On the other hand, it suggests that (foo "a very long ... string")
would still break, which is not desirable, so ultimately a mechanism
for breaking up large string constants under the hood in Compiler
seems indicated. We just may not need it to solve this specific
instance.
> In fact, no JMP-like instruction exists that can jump to a different
> method.
Seems like a troubling oversight. As I said it would come in very
handy for enabling TCO. It could even be implemented securely -- the
bytecode verifier could require the target to be the start of a method
visible to the method containing the JMP instruction, for instance,
i.e. the same requirements it currently places on the target of
invokevirtual. It would just be non-stack-consuming and otherwise
equivalent to "return otherMethod(args);" (after some suitable storage
of the arguments, where there are any). If return otherMethod(args);
is secure this limited, tail-optimization-enabling JMP could therefore
be secured.
>> Failing such a jmp capability you'd have to just use (bar) in that
>> last example and suffer an additional method call overhead at the
>> break-point. Again, the obvious way to do it would be to recognize
>> common branching construct forms such as (if ...) and (cond ...) that
>> are larger than the threshold but have individual branches that are
>> not and turn some or all of the branches into their own under-the-hood
>> methods and calls to those methods.
>
> The positive thing is that the method call overhead disappears thanks
> to Hotspot for frequently called methods. The negative thing is that
> splicing bytecode is harder than it seems because of jumps and
> exception handlers that might be present.

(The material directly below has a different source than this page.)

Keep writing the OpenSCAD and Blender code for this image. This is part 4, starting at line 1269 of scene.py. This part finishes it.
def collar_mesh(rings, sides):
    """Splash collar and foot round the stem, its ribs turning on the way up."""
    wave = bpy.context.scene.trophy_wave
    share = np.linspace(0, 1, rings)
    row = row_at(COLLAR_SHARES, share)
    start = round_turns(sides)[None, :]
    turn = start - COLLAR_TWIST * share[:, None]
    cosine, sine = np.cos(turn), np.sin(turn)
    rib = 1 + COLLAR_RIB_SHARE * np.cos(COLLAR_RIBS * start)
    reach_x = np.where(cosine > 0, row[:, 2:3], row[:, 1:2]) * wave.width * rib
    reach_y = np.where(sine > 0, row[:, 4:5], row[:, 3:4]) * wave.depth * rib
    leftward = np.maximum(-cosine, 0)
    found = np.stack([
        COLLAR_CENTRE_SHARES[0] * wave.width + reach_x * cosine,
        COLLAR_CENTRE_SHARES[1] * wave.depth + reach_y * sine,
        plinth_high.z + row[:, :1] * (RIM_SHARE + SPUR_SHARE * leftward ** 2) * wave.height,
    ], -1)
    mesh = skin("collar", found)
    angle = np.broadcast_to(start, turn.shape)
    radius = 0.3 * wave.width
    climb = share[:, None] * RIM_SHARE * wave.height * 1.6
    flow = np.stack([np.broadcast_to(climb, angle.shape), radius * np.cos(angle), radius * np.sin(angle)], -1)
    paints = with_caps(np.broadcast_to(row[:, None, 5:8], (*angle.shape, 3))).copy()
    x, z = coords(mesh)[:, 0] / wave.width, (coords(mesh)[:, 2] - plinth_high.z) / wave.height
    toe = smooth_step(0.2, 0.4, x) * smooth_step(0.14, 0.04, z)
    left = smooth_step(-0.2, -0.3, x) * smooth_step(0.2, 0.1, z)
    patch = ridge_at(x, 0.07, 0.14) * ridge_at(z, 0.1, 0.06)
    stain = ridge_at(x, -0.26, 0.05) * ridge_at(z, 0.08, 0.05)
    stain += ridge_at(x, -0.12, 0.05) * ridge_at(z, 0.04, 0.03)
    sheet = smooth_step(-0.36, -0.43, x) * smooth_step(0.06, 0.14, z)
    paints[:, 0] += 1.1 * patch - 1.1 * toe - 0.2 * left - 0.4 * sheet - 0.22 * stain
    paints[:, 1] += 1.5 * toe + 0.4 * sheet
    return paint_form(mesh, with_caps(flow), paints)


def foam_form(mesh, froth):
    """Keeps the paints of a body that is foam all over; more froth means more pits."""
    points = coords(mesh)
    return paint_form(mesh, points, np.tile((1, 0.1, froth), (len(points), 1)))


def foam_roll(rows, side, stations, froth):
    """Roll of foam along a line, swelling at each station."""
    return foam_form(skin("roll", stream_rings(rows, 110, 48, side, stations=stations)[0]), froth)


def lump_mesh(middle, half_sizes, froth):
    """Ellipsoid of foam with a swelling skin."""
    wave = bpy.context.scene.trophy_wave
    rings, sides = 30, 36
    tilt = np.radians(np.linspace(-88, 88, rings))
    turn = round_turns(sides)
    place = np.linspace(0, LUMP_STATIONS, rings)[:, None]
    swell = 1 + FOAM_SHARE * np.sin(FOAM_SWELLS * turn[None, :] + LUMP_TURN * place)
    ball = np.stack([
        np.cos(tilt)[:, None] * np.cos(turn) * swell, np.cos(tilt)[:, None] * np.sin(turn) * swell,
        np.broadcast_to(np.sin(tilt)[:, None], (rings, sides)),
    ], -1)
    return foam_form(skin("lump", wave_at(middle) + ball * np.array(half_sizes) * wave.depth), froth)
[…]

Hence my suggestion that the compiler work at a higher level. The
post-macroexpansion sexp seems ideal, since it need only look for the
special forms (if ...), (let* ...), and (loop* ...) to find obvious
division points and the nature of functional code is such that very
long functions usually contain these. So it can follow an algorithm
like
1. Try compiling the whole function into a single .invoke method (the
current behavior). If that succeeds, we're done.

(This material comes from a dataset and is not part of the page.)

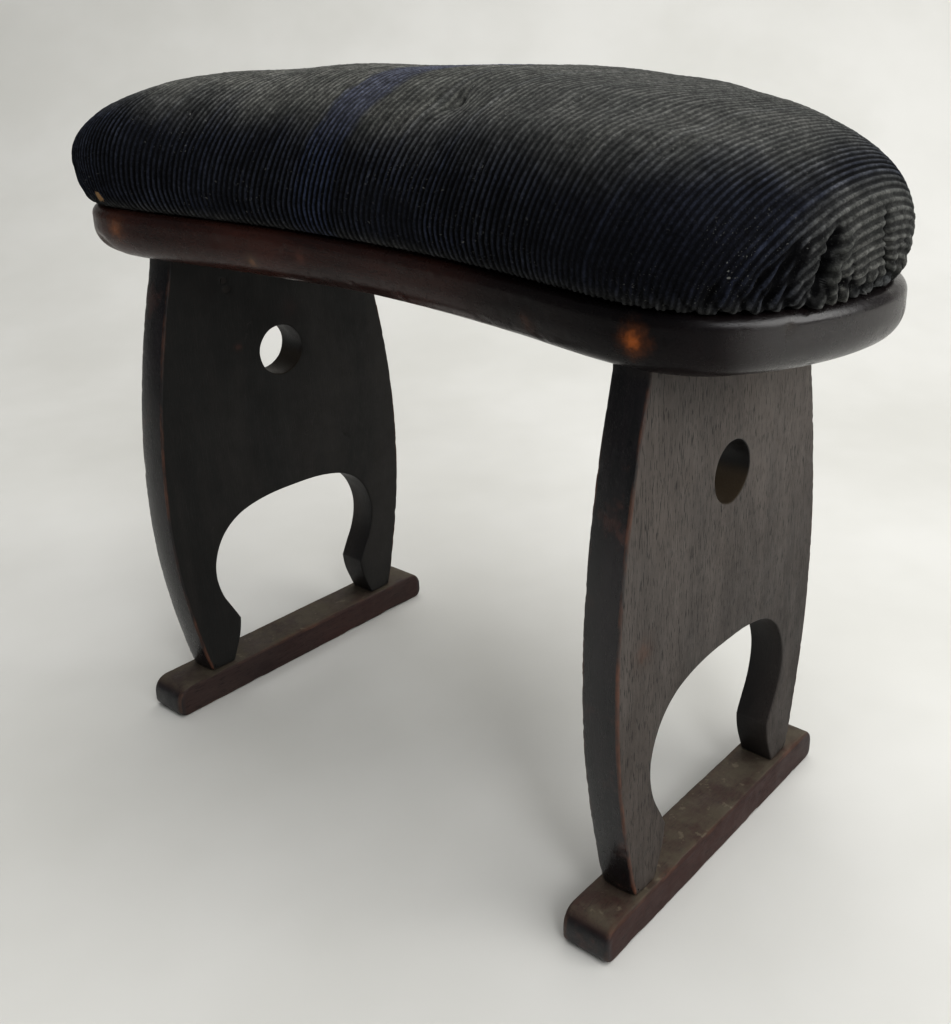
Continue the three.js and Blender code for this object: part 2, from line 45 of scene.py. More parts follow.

2. Catch exception and try to break function at an obvious boundaries
near the midpoint, particularly on either side of a let* or loop*
nearly corresponding to the middle third or at the start of the "else"
of an if where that "else" is about a third to half the code.
3. If all else fails, just split at arbitrary points in e.g. a long
chain of expressions.
4. Generate a .invoke method and some auxiliary private methods that
are called by it and/or each other.
There's some complication; the sub-methods will need to receive
arguments corresponding to the locals in existence at the start of the
split-off piece of code that are used within that piece, for example.
But it doesn't strike me as infeasible.